By Patrick Ercolano, CFA, MBA
On May 7 (yes, a Sunday!), French voters will go to the polls to choose their new president. If you haven’t been following this election, here’s everything you need to know to get up to speed.
France’s current president: François Hollande
François Hollande has been president of France since 2012 but he didn’t run for re-election, making him the first incumbent president not to do so since the Fifth Republic was founded in 1958. His approval ratings were so low that his chances of winning were negligible.
French election cycle
Unlike in Canada, where elections are held outside a fixed schedule, elections in France are held every five years. There are two rounds in the French election, if no candidate gets an absolute majority in the first round. On April 23, voters had 11 candidates to choose from and the following four garnered the most votes:
- Emmanuel Macron, En Marche!: 24.0%
- Marine Le Pen, Front National: 21.3%
- François Fillon, Les Républicains: 20.0%
- Jean-Luc Mélenchon, La France insoumise: 19.6%
Emmanuel Macron and Marine Le Pen have advanced to the second round, which will be held on May 7. All electors vote directly for their candidate of choice.

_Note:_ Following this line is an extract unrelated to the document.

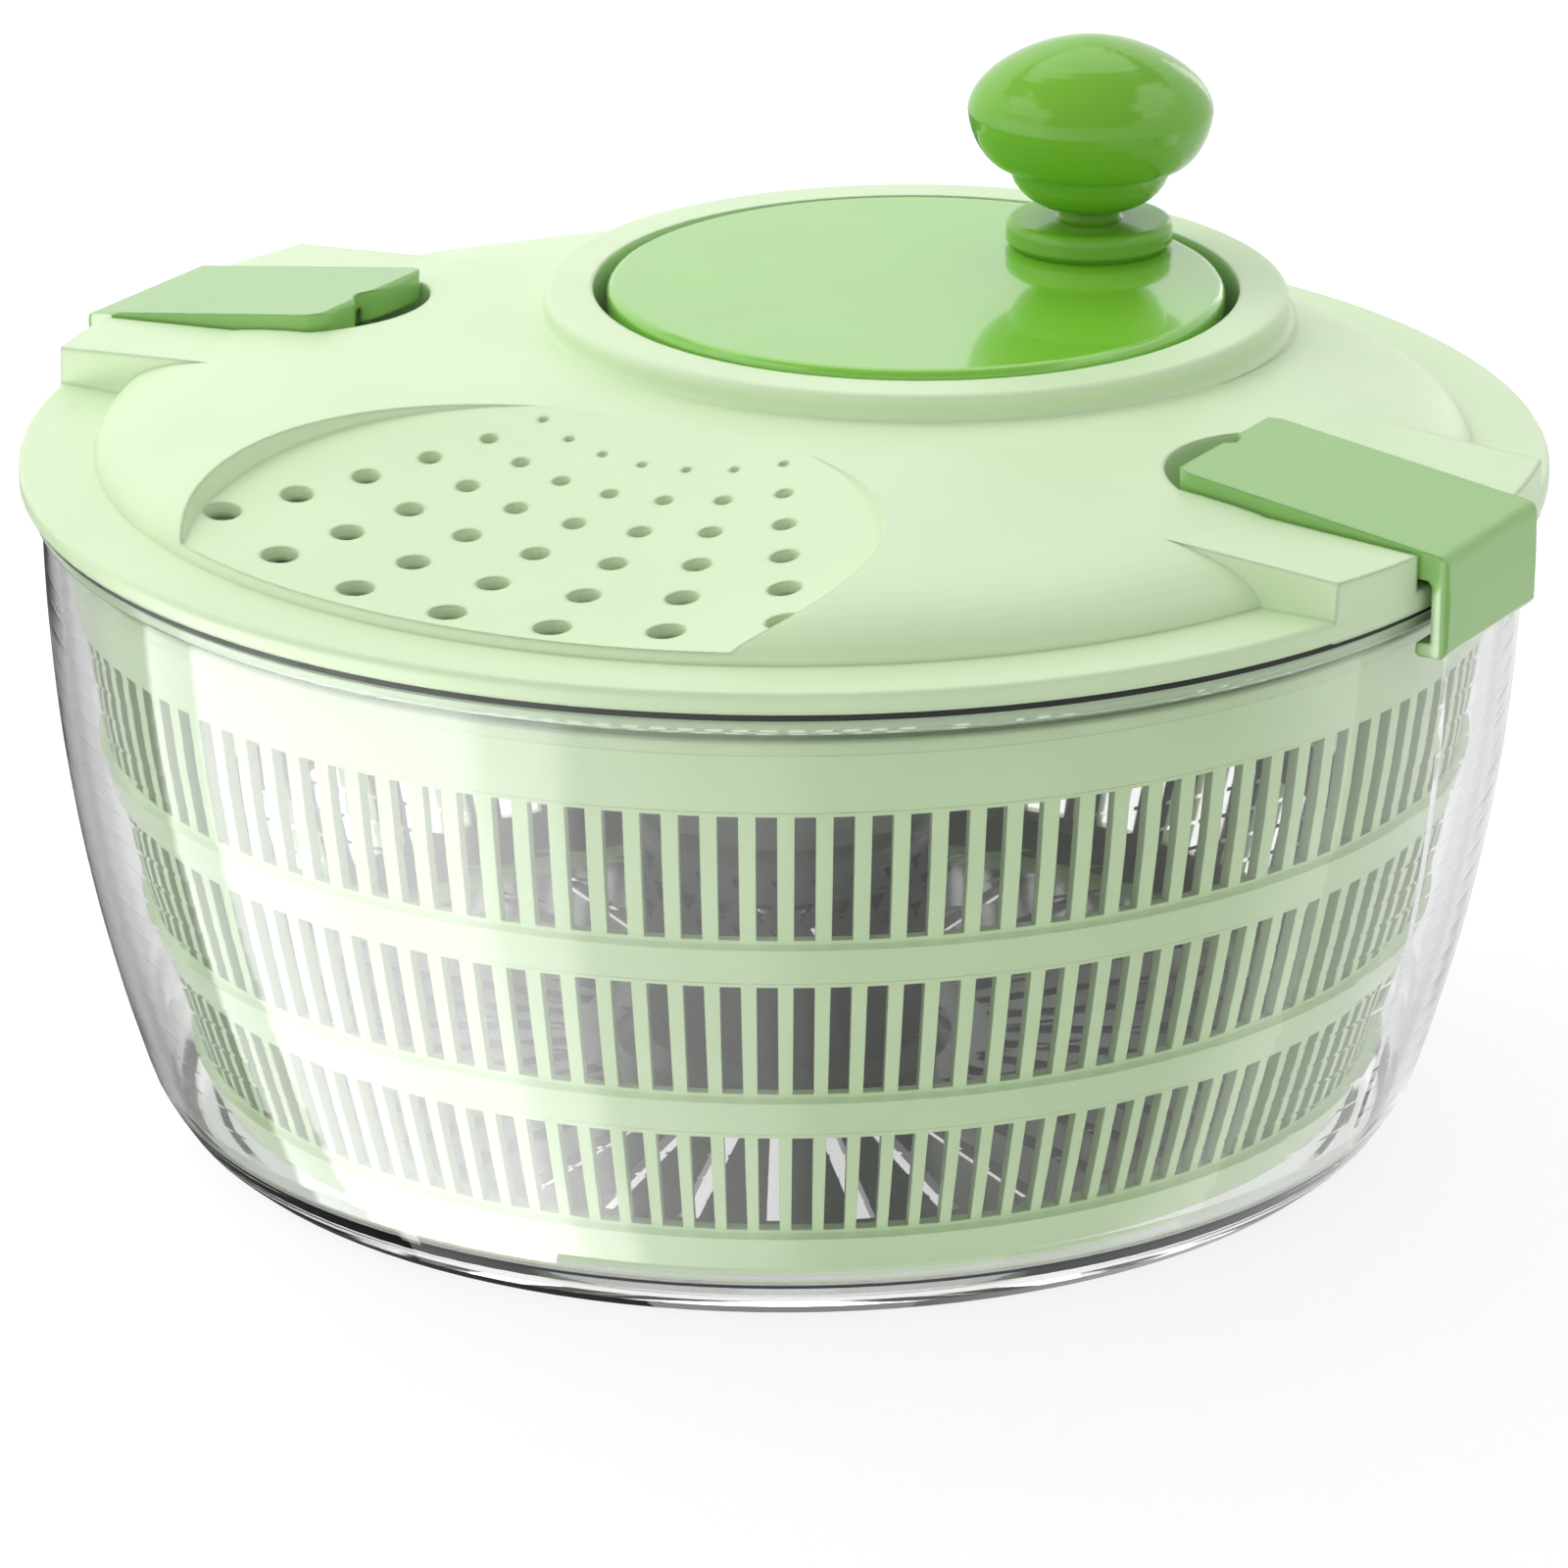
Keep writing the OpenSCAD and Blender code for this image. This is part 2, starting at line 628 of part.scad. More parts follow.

The centrist candidate: Emmanuel Macron
Macron is 39 years old and has never run for election before. A centrist candidate, Macron is pro-Europe, pro-euro and pro-business, but also an ex-banker with a leftist tendency. Although he has a more open-door policy on immigration than Marine Le Pen, he wants to create a security force of EU border guards. He has also vowed to reform the French economy.
The far-right candidate: Marine Le Pen
Marine Le Pen is 48 years old, the daughter of Jean-Marie Le Pen who founded the National Front in 1972. Le Pen, a far-right candidate, has called for France to exit the eurozone and has emphasized her party’s traditional stance against immigration.
What the polls are saying
Overall, polls have indicated that France will most likely see Emmanuel Macron become the next—and youngest—president of France. Given how Macron’s policies are likely to support the euro and the European Union, this could be the swaying factor for voters.
There has been lots of debate in the media about the accuracy of polls, particularly since polls were close during the Brexit referendum and the U.S. election. In both of these cases though, the results were clearly within the margin of error and there were, in fact, no serious issues with the polls.
Despite fears expressed in the media that Le Pen could still pull off a victory, various polls indicate that a Macron win is expected, with more than 60% of the vote. A recent study of French election polls shows that polls have been extremely accurate over the last 35 years.1
Impact to MD clients?
The impact of the election on our clients’ portfolios will likely be very limited, regardless of who wins.
The MDPIM Global Tactical Opportunities Pool, which was launched April 28, is positioned with a small negative on the euro—that is, it is slightly underweight in euro-denominated holdings versus the benchmark.
Generally, politics have a greater impact in the long run (five to 10 years) than in a 12-month period. When we consider the political impact on investment decisions, our research focus is on things that truly matter—mainly earnings, economic growth and interest rates.
I’ll be tuning in to the media coverage on Sunday, which should be entertaining. But I expect global markets will be yawning the next day.